The Moorhead EDA recommended and voted to approve a Renaissance Zone application for a 28-unit apartment project at Fourteenth and Main. The developer said the former gas station site has contamination that may raise cleanup costs; Commissioner Cotto abstained from the vote.

The Moorhead Economic Development Authority voted to recommend a Renaissance Zone property-tax exemption for a planned 28-unit walk-up apartment building at Fourteenth and Main Avenue, a project applicant and city staff told the EDA during an application review.

Derek (staff member) described the project as removing a former convenience store and two residential structures to build a 28-unit building with a mix of one-, two- and three-bedroom units. The design includes 18 garage stalls on the south side and 25 off-street spaces behind the building; staff said the property lies in the MU-3 mixed-use zoning district and that the project meets Renaissance Zone goals such as infill development and sustaining a walkable district.

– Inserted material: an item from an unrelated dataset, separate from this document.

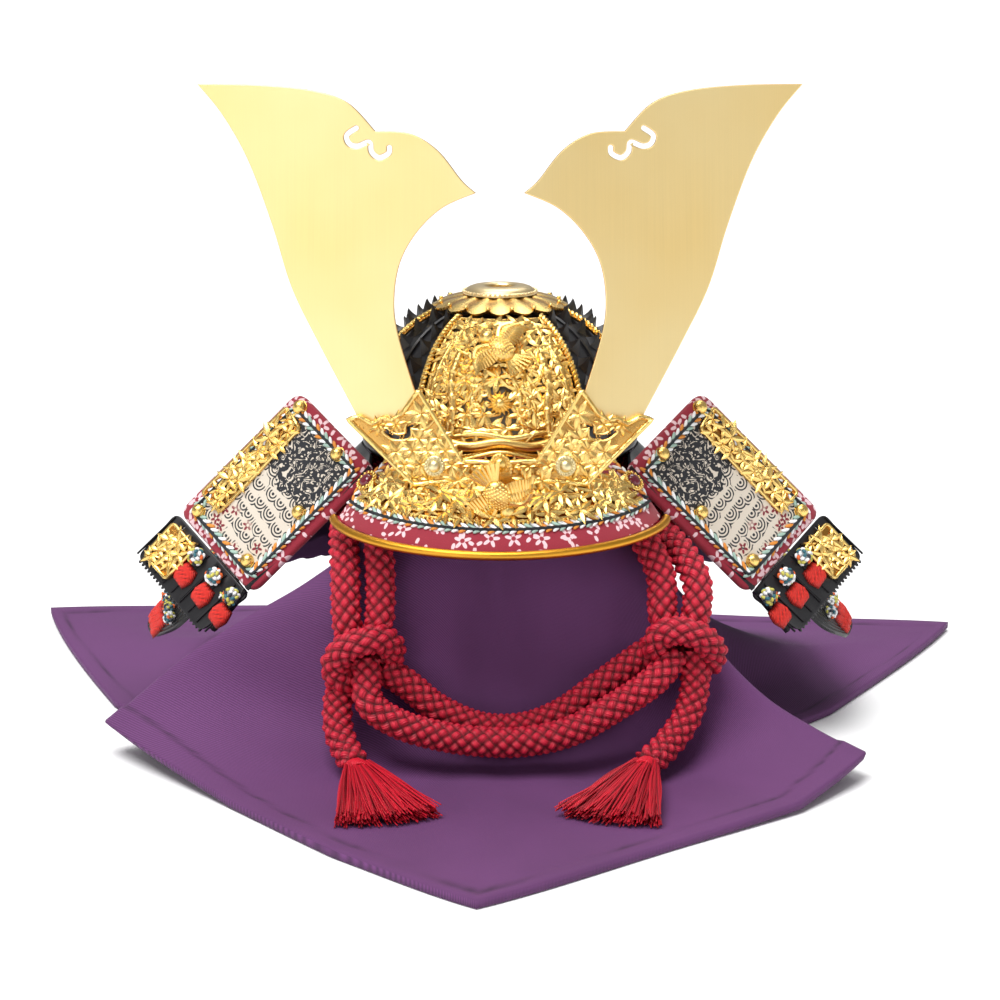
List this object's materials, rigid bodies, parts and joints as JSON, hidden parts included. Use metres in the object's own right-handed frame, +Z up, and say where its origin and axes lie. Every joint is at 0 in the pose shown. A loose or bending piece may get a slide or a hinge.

Developer Kevin Bartram told the EDA the site is a former Orton’s gas station and that past testing found remaining soil contamination. He said the developer budgeted funds for cleanup but acknowledged there is a “pretty good likelihood” cleanup could exceed the construction budget; he also said the team chose not to pursue a DEED (Minnesota Department of Employment and Economic Development) deed/grant cleanup process and will perform cleanup independently.

Under the city’s Renaissance Zone policy staff presented, the project qualified for a 15-year exemption with a phased tax return: the first five years a percentage exempt, years six through 10 at 75% exempt and years 11 through 15 at 50% exempt; staff explained that existing value on the parcel remains taxable during the exemption term. EDA approval would forward the recommendation to the Moorhead City Council for final action at its May 27 meeting; staff said construction is expected to begin summer 2025 with completion anticipated summer 2026.

Commissioner Deb White moved to approve the Renaissance Zone application and Commissioner Koda seconded; Commissioner Cotto stated he would abstain because of a relationship with the developer. The motion carried. No detailed vote tally was read into the record at the time of the meeting; the transcript records the motion, a second, and an abstention by Commissioner Cotto.

The record shows EDA members complimented project design choices intended to buffer adjacent single-family homes and noted the project’s potential to reconnect downtown corridors and the MSUM campus area. The developer said he had acquired a recently listed residential parcel that cleared an ownership obstacle to the project and that he hopes to proceed to construction in 2025.